===== Provided records =====

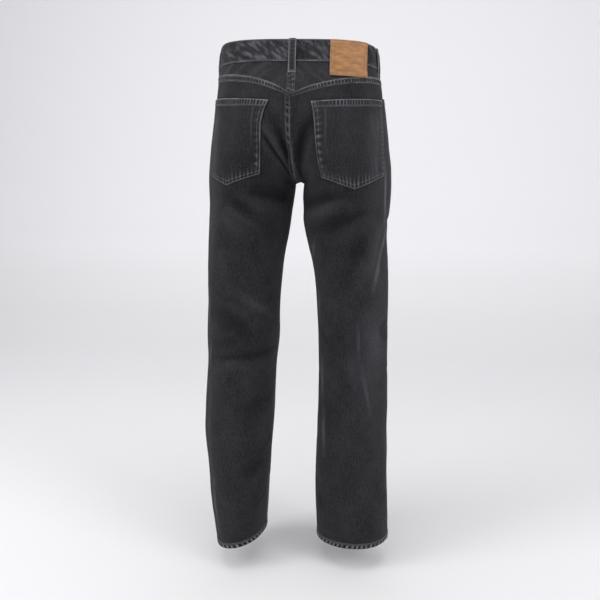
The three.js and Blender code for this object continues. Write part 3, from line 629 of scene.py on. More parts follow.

=====
===== Provided records =====

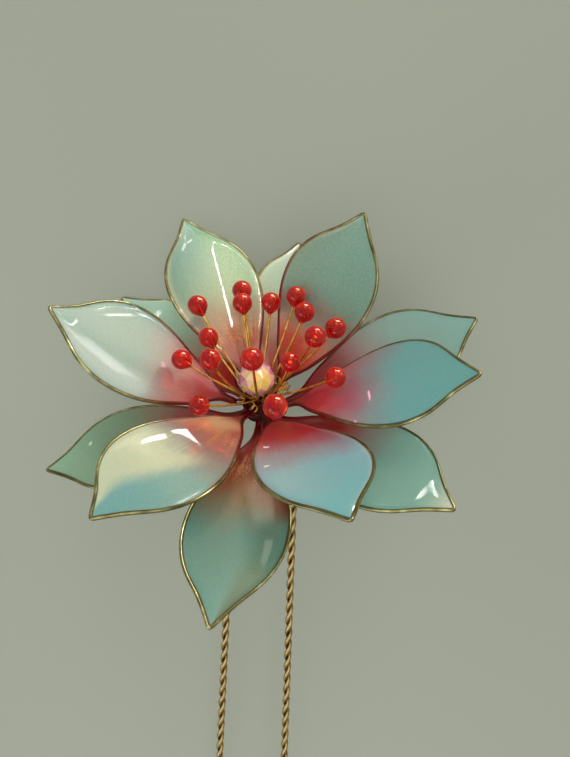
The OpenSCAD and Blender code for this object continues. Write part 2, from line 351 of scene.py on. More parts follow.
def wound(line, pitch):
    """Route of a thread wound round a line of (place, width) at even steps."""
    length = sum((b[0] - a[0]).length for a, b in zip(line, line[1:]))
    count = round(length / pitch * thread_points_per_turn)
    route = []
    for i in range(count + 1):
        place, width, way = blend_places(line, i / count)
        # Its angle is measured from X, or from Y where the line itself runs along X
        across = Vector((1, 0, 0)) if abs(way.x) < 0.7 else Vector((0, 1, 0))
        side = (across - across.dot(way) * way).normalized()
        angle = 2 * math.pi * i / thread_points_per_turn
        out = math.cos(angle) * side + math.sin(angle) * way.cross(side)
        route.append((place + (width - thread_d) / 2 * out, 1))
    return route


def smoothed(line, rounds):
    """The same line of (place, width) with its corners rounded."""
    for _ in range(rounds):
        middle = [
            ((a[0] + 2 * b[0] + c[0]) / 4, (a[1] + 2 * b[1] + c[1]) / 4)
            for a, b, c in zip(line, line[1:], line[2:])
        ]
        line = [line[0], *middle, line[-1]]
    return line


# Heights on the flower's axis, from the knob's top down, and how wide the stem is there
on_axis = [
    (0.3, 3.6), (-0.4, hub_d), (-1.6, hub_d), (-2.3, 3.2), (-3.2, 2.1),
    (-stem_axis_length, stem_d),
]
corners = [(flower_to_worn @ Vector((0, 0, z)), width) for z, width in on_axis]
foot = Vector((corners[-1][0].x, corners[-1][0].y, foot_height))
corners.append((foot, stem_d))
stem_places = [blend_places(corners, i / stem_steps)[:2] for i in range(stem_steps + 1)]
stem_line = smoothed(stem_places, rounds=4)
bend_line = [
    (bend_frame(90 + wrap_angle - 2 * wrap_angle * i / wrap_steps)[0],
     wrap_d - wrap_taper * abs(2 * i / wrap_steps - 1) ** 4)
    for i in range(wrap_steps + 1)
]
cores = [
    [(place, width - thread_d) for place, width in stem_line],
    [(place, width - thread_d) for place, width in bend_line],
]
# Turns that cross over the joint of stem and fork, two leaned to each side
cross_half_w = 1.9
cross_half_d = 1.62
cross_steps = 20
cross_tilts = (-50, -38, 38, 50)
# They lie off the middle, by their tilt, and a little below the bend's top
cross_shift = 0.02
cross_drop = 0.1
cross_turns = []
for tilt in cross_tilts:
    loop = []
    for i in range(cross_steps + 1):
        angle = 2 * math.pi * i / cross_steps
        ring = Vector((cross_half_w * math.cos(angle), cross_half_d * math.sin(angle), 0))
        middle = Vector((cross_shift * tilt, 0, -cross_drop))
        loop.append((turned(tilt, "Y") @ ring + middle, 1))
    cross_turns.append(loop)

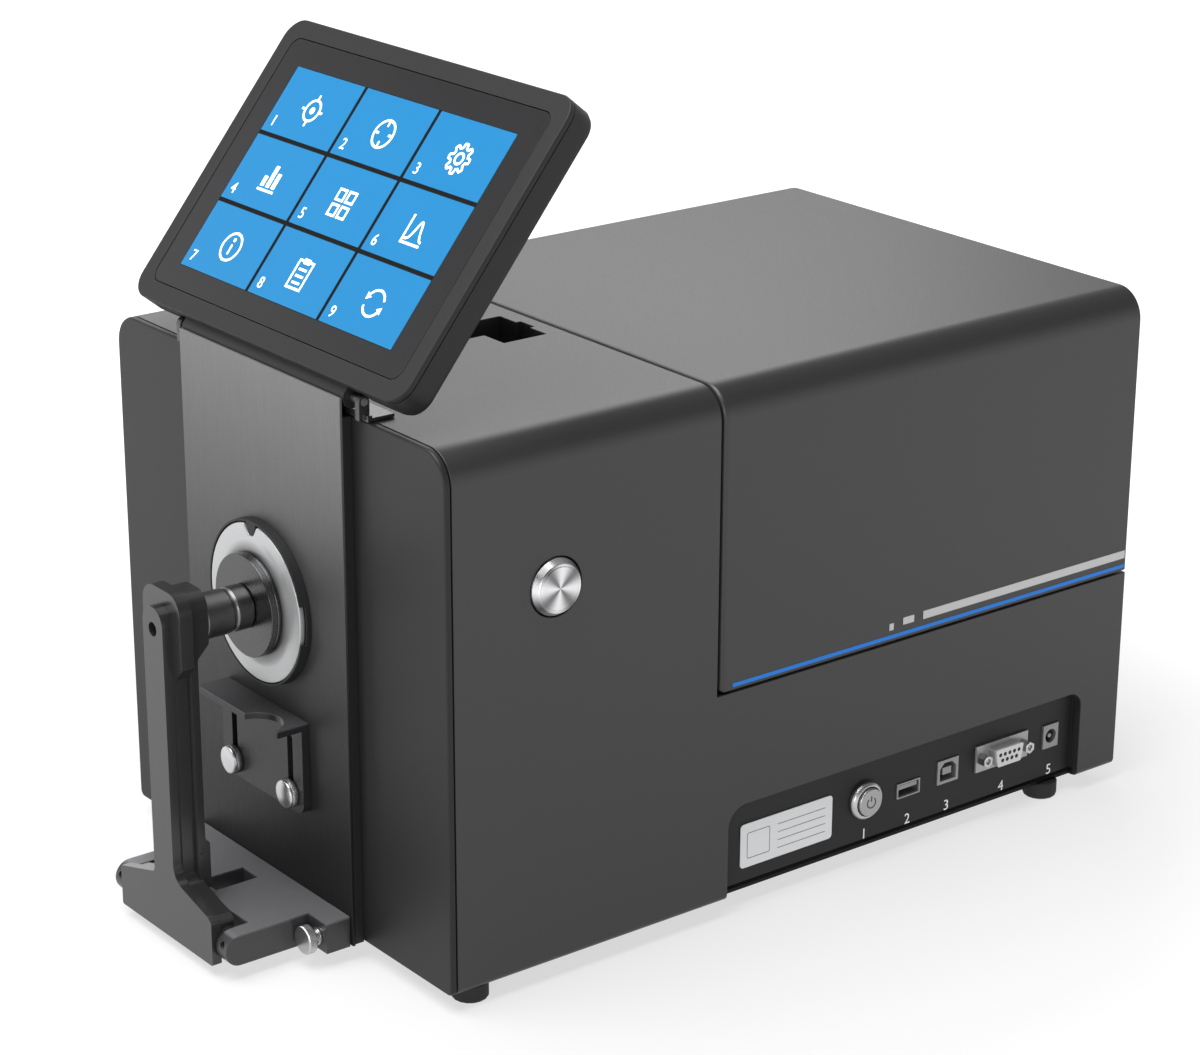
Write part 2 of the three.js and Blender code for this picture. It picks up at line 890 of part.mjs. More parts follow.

=====

- _Prompt_: Quote only the lines running from the line that holds "The OpenSCAD and" to the line that holds "return line", both ends included.

- _Exercise answer_:
The OpenSCAD and Blender code for this object continues. Write part 2, from line 351 of scene.py on. More parts follow.
def wound(line, pitch):
    """Route of a thread wound round a line of (place, width) at even steps."""
    length = sum((b[0] - a[0]).length for a, b in zip(line, line[1:]))
    count = round(length / pitch * thread_points_per_turn)
    route = []
    for i in range(count + 1):
        place, width, way = blend_places(line, i / count)
        # Its angle is measured from X, or from Y where the line itself runs along X
        across = Vector((1, 0, 0)) if abs(way.x) < 0.7 else Vector((0, 1, 0))
        side = (across - across.dot(way) * way).normalized()
        angle = 2 * math.pi * i / thread_points_per_turn
        out = math.cos(angle) * side + math.sin(angle) * way.cross(side)
        route.append((place + (width - thread_d) / 2 * out, 1))
    return route


def smoothed(line, rounds):
    """The same line of (place, width) with its corners rounded."""
    for _ in range(rounds):
        middle = [
            ((a[0] + 2 * b[0] + c[0]) / 4, (a[1] + 2 * b[1] + c[1]) / 4)
            for a, b, c in zip(line, line[1:], line[2:])
        ]
        line = [line[0], *middle, line[-1]]
    return line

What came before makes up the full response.